# Moving to HK - cost of living



## sangeetac (Dec 13, 2010)

Hi .. I'm about to relocate to HK with a salary of HK30k .. Firstly, would the amount be sufficient to live comfortably in HK? Second, the office is located at Admiralty Centre and I'm hoping to find a place to live that isn't too far out. Any suggestions?? Many thanks!


----------



## JWilliamson (May 31, 2010)

*salary*



sangeetac said:


> Hi .. I'm about to relocate to HK with a salary of HK30k .. Firstly, would the amount be sufficient to live comfortably in HK? Second, the office is located at Admiralty Centre and I'm hoping to find a place to live that isn't too far out.
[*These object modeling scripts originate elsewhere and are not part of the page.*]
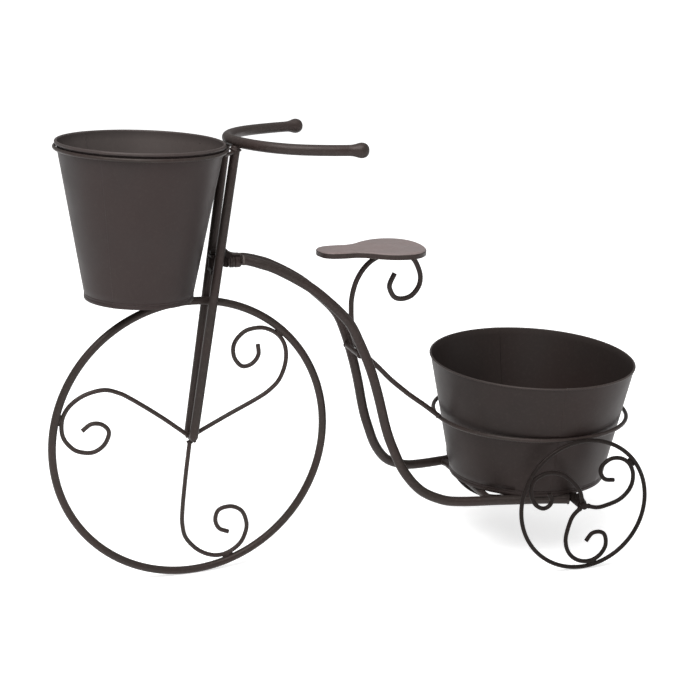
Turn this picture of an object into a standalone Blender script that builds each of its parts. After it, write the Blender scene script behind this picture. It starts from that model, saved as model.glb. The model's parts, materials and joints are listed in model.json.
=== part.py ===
# A planter shaped like an old tricycle: a bent steel frame on three wheels that carries two pots.
# X runs from the front wheel to the back, Y to the far side, Z up. Sizes are in metres.
import math

import bmesh
import bpy
import numpy as np
from mathutils import Matrix, Vector

# General sizes
gap = 0.0003                     # between pieces that touch
weld_gap = 0.0005                # between a scroll and the ring that it is welded to
running_clearance = 0.0004       # on the radius, between a pin and its hole
overrun = 0.002                  # how far a cutter passes what it cuts
weld_distance = 0.000001         # points of one mesh this close are one

# Front wheel, its rings measured to the centre of the tube
front_ring_radius = 0.160
front_ring_tube = 0.0045
front_hub_radius = 0.007
front_axle_radius = 0.003
axle_head_radius = 0.0042
axle_head_thickness = 0.0022
scroll_rod_radius = 0.0025
front_scroll_phase = math.radians(24.2)

# Rear wheels and their axle
rear_ring_radius = 0.0782
rear_ring_tube = 0.0025
rear_axle_x = 0.4428
rear_axle_turn = math.radians(-2.3)   # it stands a little out of square
rear_wheel_y = 0.1225
rear_axle_radius = 0.004
rear_axle_end = 0.0045           # how far the axle passes the wheel's middle plane
rear_scroll_phase = math.radians(2)
sleeve_radius = 0.006
sleeve_length = 0.024

# Fork, which leans back, and the small turn of the steering at rest
fork_rake = math.radians(7.8)
steer_turn = math.radians(3.9)
fork_leg_radius = 0.005
fork_half_at_hub = 0.0090
fork_half_at_bar = 0.0176
fork_foot = 0.0055               # below the axle

# Handlebar: a bow that opens to the rear, with a ball on each end
bar_below_rim = 0.0022           # from the level of the front pot's rim
bar_behind_fork = 0.0008         # its front, behind the fork's centre line
bar_length = 0.100
bar_half_width = 0.0945
bar_tube_radius = 0.006
ball_radius = 0.0084
ball_collar_length = 0.006
neck_share = 0.8

# Steering pivot
pivot_height = 0.3665
pivot_bolt_radius = 0.003
pivot_head_width = 0.010
pivot_head_thickness = 0.004
eye_radius = 0.0068
eye_height = 0.012
bridge_thickness = 0.003
bridge_depth = 0.014
stud_radius = 0.004
washer_radius = 0.0078
washer_thickness = 0.0018
washer_distance = 0.0135         # from the pivot to the washer
lock_nut_width = 0.013
lock_nut_thickness = 0.0065
boss_radius = 0.0072
boss_length = 0.008

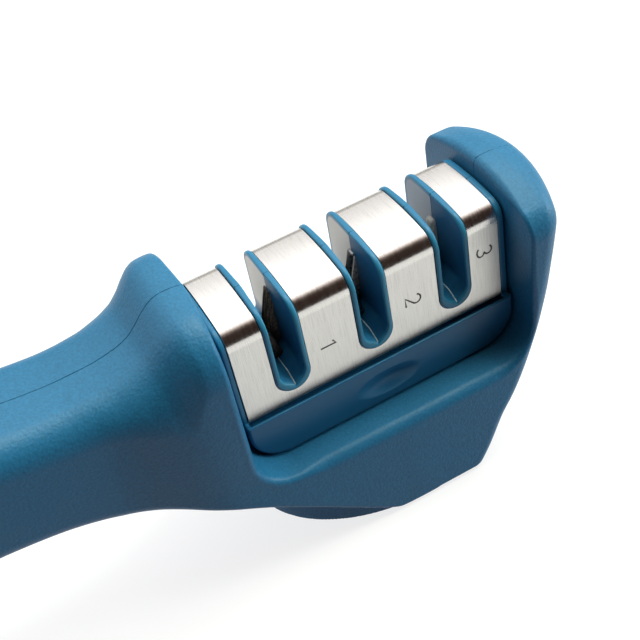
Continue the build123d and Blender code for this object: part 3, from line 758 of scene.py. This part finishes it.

Any suggestions?? Many thanks!


Hello there, this question has been asked many times before so if you have time browse and look at all the replies. You are moving alone> If yes 30,000 is a good start especially compared to many other expats including me. JW


----------



## sangeetac (Dec 13, 2010)

Hi JW, yes I've read a few of those replies. I guess I'm a lil confused as the ppl I spoke to said it isnt that much but when I read the replies, it appears to be enough - confusion!

But I could do with suggestions on where to live. My office is located at Admiralty Centre and I'm looking for a place that is not too far away. Suggestions? SC


----------



## JWilliamson (May 31, 2010)

*salary*



sangeetac said:


> Hi JW, yes I've read a few of those replies. I guess I'm a lil confused as the ppl I spoke to said it isnt that much but when I read the replies, it appears to be enough - confusion!
> 
> But I could do with suggestions on where to live. My office is located at Admiralty Centre and I'm looking for a place that is not too far away. Suggestions? SC


Well if a person makes 150,000 then 30,00 is way too low. Where i work almost all the expats start at 15,000 per month and of course managers will make a lot more. When i was a basketball coach the starting pay was 15,000 a month so 30,000 to me is good or i say better. A 500 sq ft apartment can range from 8,000 dollars to 30,000 and up. For starters a 15,000 would be good enough for you and almost any where on Hong Kong Island will be close to Admarlty. The Island is like a rectangle meaning the main road runs left to right so the next neighborhood will be 3 blocks away and the MTR (subway) runs along this main road, also the busses and mini buses also runs up and down this road so you can easily get to work anywhere along this path. Admiralty is in the nicer area and if you go 5 blocks away towards causeway bay you might find better prices and it will be only 10 mins away or less


----------